Sandberg writes that FHI received donations from a small number of private individuals totaling £760K prior to 2016. Three distinct cash flows need disentangling here. (1) Musk's £1M direct-to-Oxford gift in 2015, publicly acknowledged in the Oxford press release. (2) A $1.8M FLI sub-grant to FHI, separate from the £1M, routed via the Future of Life Institute after Musk's $10M FLI donation. (3) The £760K "private individuals" residual pool, which the Final Report describes distinctly from the named-funder line items. The £760K is most likely the small-donor residue that excludes Musk's headline £1M and the FLI sub-grant — both of which were institutionally acknowledged elsewhere. If a second billionaire contributed under their own name, that contribution should appear in the £760K pool or in a named-funder line, and it does neither. Three possibilities remain: (a) Friend's "two billionaires" funded researchers directly via family-office or contract-research vehicles never logged on FHI books; (b) the funding ran through FLI, MIRI, or CSER rather than FHI proper; or (c) Friend's claim was loosely sourced and overstated.
The contemporaneous HN consensus paired Musk with Thiel. We initially rated Thiel at 60% confidence. After deeper review, Thiel drops to 15%.
Public record: Thiel has feuded with Bostrom on accelerationist-vs-cautionist grounds. Bostrom called Thiel's stance "demonology" in print. Thiel's COSM 2022 lectures characterized Bostrom-class cautionists as "Antichrist"-aligned. The two are not allies; they are public ideological opponents. It is incoherent for Thiel to have funded a Bostrom-led program designed to advance cautionist transhumanism while simultaneously calling Bostrom an enemy in public.

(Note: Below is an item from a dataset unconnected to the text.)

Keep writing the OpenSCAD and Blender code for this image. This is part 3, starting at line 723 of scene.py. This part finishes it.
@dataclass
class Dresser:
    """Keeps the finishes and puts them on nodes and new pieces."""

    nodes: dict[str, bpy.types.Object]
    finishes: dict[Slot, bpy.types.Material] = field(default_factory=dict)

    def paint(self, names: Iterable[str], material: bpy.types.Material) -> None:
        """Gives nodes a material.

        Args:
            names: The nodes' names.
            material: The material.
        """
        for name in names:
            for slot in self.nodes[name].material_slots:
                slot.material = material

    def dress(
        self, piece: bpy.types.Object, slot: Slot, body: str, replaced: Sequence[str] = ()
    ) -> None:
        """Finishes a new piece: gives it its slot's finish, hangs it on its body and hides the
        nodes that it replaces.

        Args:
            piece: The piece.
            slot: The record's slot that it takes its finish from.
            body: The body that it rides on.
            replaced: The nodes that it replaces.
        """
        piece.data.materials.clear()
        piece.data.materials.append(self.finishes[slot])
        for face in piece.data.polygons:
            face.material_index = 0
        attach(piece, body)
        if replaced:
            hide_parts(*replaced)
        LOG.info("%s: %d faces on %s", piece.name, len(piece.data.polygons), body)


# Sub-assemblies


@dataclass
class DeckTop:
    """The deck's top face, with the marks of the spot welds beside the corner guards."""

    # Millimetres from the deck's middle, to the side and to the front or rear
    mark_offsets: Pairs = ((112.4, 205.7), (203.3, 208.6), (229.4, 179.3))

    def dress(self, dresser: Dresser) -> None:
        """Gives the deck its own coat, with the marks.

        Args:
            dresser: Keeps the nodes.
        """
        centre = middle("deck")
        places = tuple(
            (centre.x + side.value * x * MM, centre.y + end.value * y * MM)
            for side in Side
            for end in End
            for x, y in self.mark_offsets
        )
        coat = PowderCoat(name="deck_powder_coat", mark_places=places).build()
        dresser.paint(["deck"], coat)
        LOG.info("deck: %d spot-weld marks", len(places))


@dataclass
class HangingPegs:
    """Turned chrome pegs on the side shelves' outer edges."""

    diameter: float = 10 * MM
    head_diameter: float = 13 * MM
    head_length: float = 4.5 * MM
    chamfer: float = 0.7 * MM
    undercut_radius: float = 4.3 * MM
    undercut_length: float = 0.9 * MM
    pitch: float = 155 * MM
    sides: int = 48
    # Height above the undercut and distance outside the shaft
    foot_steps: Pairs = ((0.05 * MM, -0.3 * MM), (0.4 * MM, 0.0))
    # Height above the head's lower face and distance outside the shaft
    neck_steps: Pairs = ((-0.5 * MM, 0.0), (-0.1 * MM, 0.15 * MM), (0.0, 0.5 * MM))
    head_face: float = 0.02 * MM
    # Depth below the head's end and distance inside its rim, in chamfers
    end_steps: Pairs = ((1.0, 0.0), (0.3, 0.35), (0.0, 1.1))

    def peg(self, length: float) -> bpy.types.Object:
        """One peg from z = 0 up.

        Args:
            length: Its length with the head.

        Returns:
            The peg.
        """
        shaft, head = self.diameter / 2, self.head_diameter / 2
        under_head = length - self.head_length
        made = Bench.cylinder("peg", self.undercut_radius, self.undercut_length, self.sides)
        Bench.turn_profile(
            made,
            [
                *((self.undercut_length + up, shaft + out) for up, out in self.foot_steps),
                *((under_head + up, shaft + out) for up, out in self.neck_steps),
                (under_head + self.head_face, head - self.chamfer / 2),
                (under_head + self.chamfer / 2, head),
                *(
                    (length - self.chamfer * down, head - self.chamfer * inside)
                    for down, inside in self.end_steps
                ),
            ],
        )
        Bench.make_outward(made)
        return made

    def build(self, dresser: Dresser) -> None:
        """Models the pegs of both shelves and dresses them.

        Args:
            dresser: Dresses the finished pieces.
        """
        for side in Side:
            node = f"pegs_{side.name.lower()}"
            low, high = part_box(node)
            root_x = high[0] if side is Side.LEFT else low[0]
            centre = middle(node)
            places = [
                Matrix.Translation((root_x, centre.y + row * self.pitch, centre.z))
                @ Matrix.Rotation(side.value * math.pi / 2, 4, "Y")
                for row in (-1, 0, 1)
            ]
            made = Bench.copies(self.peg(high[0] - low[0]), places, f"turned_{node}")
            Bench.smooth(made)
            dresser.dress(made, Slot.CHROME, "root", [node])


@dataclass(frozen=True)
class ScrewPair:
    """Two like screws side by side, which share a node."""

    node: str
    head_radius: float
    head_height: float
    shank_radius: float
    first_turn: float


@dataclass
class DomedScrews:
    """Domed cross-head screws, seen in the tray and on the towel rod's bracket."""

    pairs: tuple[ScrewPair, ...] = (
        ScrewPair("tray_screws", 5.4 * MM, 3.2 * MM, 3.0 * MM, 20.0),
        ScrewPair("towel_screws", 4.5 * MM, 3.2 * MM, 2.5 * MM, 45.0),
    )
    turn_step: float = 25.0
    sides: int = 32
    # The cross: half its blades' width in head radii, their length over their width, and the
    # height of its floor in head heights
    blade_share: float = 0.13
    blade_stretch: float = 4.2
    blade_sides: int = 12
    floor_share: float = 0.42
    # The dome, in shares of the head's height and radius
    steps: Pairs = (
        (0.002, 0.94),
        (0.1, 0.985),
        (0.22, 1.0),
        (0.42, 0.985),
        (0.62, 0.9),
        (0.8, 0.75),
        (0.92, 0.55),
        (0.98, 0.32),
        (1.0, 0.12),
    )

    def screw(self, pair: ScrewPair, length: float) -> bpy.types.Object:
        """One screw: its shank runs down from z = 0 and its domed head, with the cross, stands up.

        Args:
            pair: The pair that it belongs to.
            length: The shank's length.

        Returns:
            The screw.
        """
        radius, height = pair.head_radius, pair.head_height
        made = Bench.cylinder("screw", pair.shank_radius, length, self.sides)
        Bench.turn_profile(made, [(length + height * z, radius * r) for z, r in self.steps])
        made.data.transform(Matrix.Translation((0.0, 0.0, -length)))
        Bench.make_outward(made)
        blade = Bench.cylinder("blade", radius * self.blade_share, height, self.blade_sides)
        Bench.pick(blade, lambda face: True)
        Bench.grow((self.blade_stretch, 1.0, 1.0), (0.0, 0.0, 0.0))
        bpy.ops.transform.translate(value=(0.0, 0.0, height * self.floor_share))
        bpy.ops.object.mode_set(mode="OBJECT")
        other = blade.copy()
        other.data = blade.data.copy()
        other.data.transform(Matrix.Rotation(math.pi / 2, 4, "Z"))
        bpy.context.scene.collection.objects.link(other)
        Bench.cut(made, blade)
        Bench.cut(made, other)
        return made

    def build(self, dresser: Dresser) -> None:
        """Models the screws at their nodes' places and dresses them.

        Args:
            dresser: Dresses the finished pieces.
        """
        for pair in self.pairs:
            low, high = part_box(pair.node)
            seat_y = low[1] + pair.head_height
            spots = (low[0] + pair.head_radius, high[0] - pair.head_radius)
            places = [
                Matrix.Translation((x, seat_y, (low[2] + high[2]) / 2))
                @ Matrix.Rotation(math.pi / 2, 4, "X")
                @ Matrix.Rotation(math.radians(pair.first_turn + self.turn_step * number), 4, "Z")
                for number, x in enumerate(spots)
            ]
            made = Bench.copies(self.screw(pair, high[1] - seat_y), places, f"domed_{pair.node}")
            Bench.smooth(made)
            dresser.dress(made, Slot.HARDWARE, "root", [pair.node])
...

This leaves Tallinn as the second-strongest candidate. Tallinn is the Skype co-founder who became a billionaire in 2014, co-founded FLI (Tegmark + Musk + Tallinn), funded MIRI, sits on CSER and FLI boards, and is the single most-publicly sim-hypothesis-aligned billionaire in the AI safety community. He joked publicly that FHI's windowless office was deliberately "designed to reduce processing power for descendants simulating FHI." His ideological fit with Bostrom is near-perfect.
The supporting evidence came from auditing every Yampolskiy podcast appearance 2015-2026. PodcastIndex's API returned 98 episodes. We checked each for the "two billionaires" + "acknowledged knowing" claim language. Methodology + appendix table: see Podcast Audit Appendix at the bottom of this dossier. The audit confirms venue selection (Yampolskiy chose a Bitcoin podcast, not an AI safety venue), not a payment trail — Tallinn's probability moves on institutional adjacency, not on transaction evidence.
Only McCormack 2026 has it. Lex Fridman #431 (2024): no. Joe Rogan #2345 (2025): no. Diary of a CEO (2025): no. Calum Chace (2024): no. Yampolskiy speaks publicly often, and he saves this specific framing for a Bitcoin-podcast audience that overlaps least with academic AI safety circles.
Five of the 98 appearances were on the Future of Life Institute Podcast — Tallinn's own organization. The 2018 episode was titled "AI Safety, Possible Minds, and Simulated Worlds with Roman Yampolskiy." This dropped 21 months after Tad Friend's article. Yampolskiy was discussing the simulation hypothesis on Tallinn's institutional podcast in the post-Friend window. If anyone briefed Yampolskiy off-the-record on the "two billionaires" identity, the conversation likely happened in this institutional space.